A call option on the other hand is suitable when the treasurer expects the value of the underlying to rise. What this means is that at the end of the term should the price of the ‘underlying’ rise above the strike price, then the holder will buy at a lower price and sell at the market or spot price which is higher, thereby locking a clean profit. In the event that the exercise price is unfavourable, the holder of the option walks away after having lost the premium only. After all, they can buy the “underlying” cheaper at the market price. Thus options give the holder some insulation while at the same time allowing the holder to take advantage of favourable market movements.
While the discussion above focussed on managing financial risks in a more sophisticated way, the objective is to maximise shareholder wealth. Companies which manage risk effectively tend to be more valuable than those which are weaker in managing risks. Companies should therefore pay particular attention to financial risk management by employing skilled and well trained professionals.
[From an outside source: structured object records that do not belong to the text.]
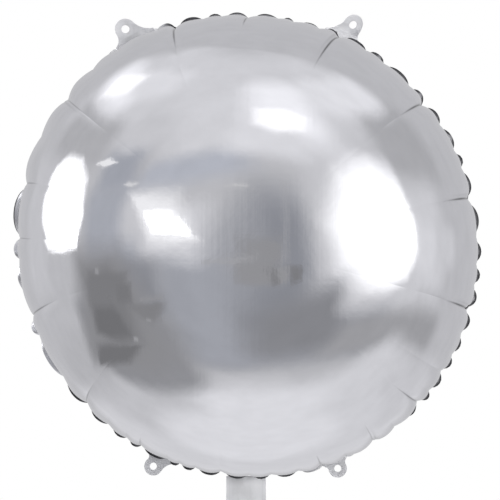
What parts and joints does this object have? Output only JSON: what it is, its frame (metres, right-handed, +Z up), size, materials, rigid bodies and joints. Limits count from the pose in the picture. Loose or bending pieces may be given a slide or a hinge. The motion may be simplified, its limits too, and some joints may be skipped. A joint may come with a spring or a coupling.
{
  "type": "round foil balloon",
  "caption": "Blown-up round balloon of two metallised film panels welded at a puckered rim, with hanging ears and a flat filling tail.",
  "frame": {"origin": "centre of the blown-up envelope: the middle of the seam circle, in the plane where the two panels meet; the mount named air is there", "axes": "+Z up towards the two upper ears, -Y straight out of the front panel, +X to the right seen from the front"},
  "size_m": [0.4511, 0.266, 0.5285],
  "materials": {
    "panel_foil": "bright metallised film, near mirror, with fine streaks",
    "weld_foil": "satin metallised film, two layers welded flat",
    "valve_plastic": "thin milky film, glossy"
  },
  "bodies": {
    "root": {"front_panel": "panel_foil", "back_panel": "panel_foil", "rim_weld": "weld_foil", "ear_upper_left": "weld_foil", "ear_upper_right": "weld_foil", "ear_lower_left": "weld_foil", "ear_lower_right": "weld_foil", "tail_front": "weld_foil", "tail_back": "weld_foil", "valve_film": "valve_plastic"}
  },
  "joints": []
}
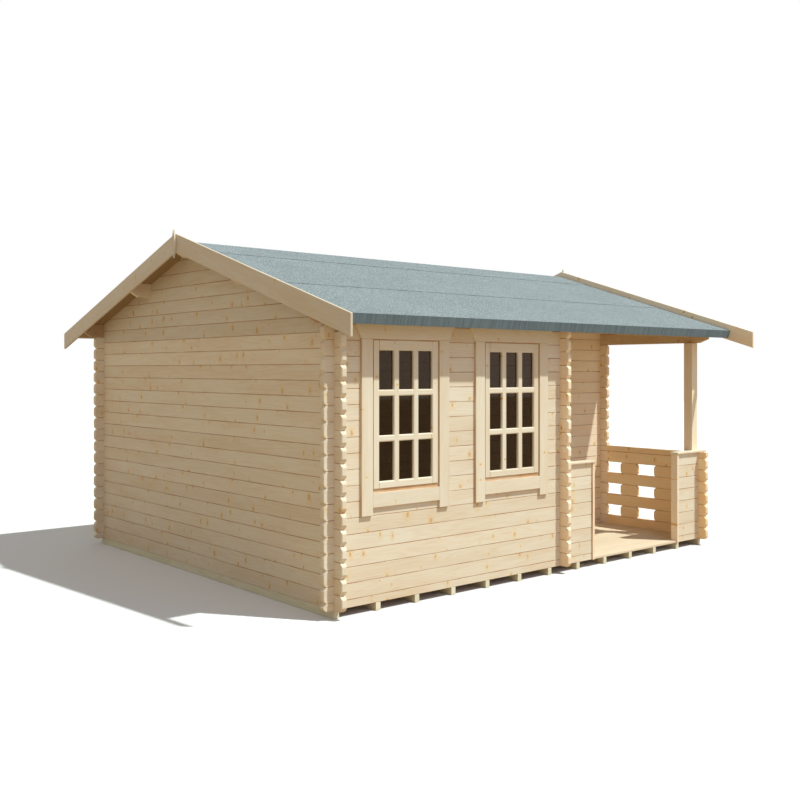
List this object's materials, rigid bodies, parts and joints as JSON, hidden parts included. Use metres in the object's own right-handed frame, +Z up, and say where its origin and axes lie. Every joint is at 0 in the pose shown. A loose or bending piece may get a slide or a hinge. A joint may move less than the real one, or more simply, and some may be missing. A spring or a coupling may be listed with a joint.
{
  "type": "log cabin",
  "caption": "Pitched-roof cabin of interlocking machined logs with a corner porch under the main roof, paned windows, a half-height rail and felt roofing.",
  "frame": {"origin": "middle of the cabin's plan box, on the ground at the underside of the floor bearers", "axes": "+X along the ridge towards the porch end, +Y from the front wall to the back wall, +Z up"},
  "size_m": [4.966, 4.798, 2.9006],
  "materials": {
    "log_timber": "planed, untreated",
    "planed_timber": "planed, untreated",
    "bearer_timber": "rough, pressure treated",
    "roof_felt": "mineral surfaced, matt",
    "pane_glass": "clear",
    "handle_steel": "satin"
  },
  "bodies": {
    "root": {"apex_plates": "planed_timber", "back_wall": "log_timber", "bargeboard_left_back": "planed_timber", "bargeboard_left_front": "planed_timber", "bargeboard_right_back": "planed_timber", "bargeboard_right_front": "planed_timber", "corner_post": "planed_timber", "door_boards": "planed_timber", "door_frame": "planed_timber", "door_glass": "pane_glass", "door_handle": "handle_steel", "door_head": "planed_timber", "door_leaf": "planed_timber", "eave_fascias": "planed_timber", "eave_logs": "log_timber", "floor_bearers": "bearer_timber", "front_wall": "log_timber", "left_gable": "log_timber", "left_wall": "log_timber", "panel_caps": "planed_timber", "panel_trims": "planed_timber", "partition_wall": "log_timber", "porch_floor": "planed_timber", "porch_panel_left": "log_timber", "porch_panel_right": "log_timber", "porch_rail": "log_timber", "recess_wall_left": "log_timber", "recess_wall_over": "log_timber", "recess_wall_right": "log_timber", "ridge_felt": "roof_felt", "ridge_purlin": "log_timber", "right_gable": "log_timber", "right_wall": "log_timber", "roof_boards_back": "planed_timber", "roof_boards_front": "planed_timber", "roof_felt_back": "roof_felt", "roof_felt_front": "roof_felt", "room_floor": "planed_timber", "side_purlins": "log_timber", "window_boards": "planed_timber", "window_frames": "planed_timber", "window_glass": "pane_glass", "window_heads": "planed_timber", "window_sashes": "planed_timber", "window_sills": "planed_timber"}
  },
  "joints": []
}
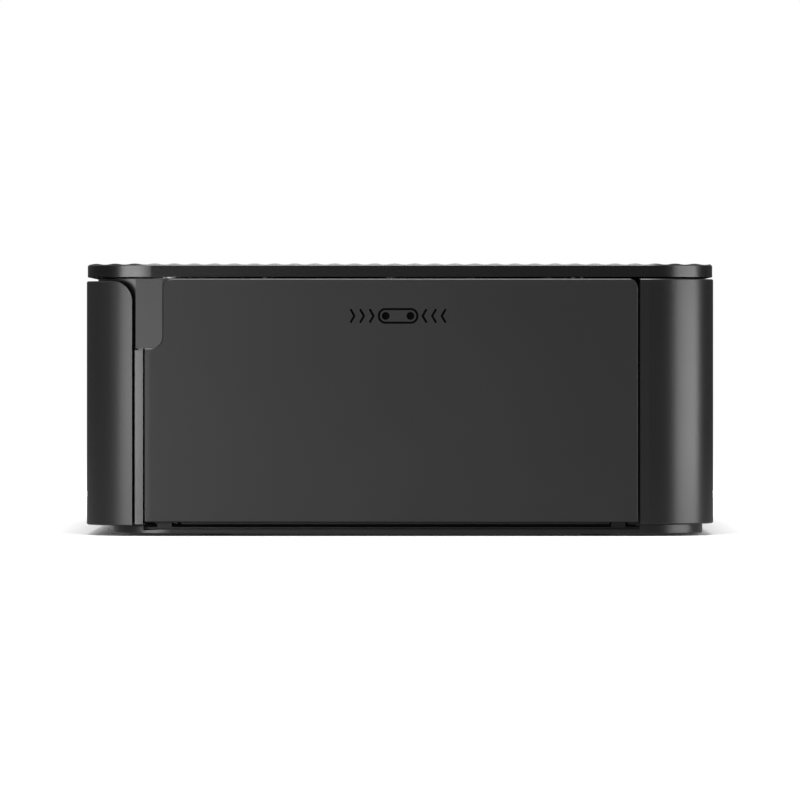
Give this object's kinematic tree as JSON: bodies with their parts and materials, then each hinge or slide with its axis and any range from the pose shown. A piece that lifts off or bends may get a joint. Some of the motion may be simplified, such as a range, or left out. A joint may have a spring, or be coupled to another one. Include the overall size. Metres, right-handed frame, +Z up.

The main custodians of financial risk management are treasurers. A trading company or non-bank is not in the business of taking financial risks, otherwise they would rather be a bank. Yet such risks, if not managed, can result in the company becoming uncompetitive or being thrown into ruin, thus augmenting the need to manage these risks.
However, no matter how well-trained or qualified a treasurer is, it is difficult to anticipate “black swans”. The role of treasurers is growing in importance, especially as hedge accounting takes centre stage.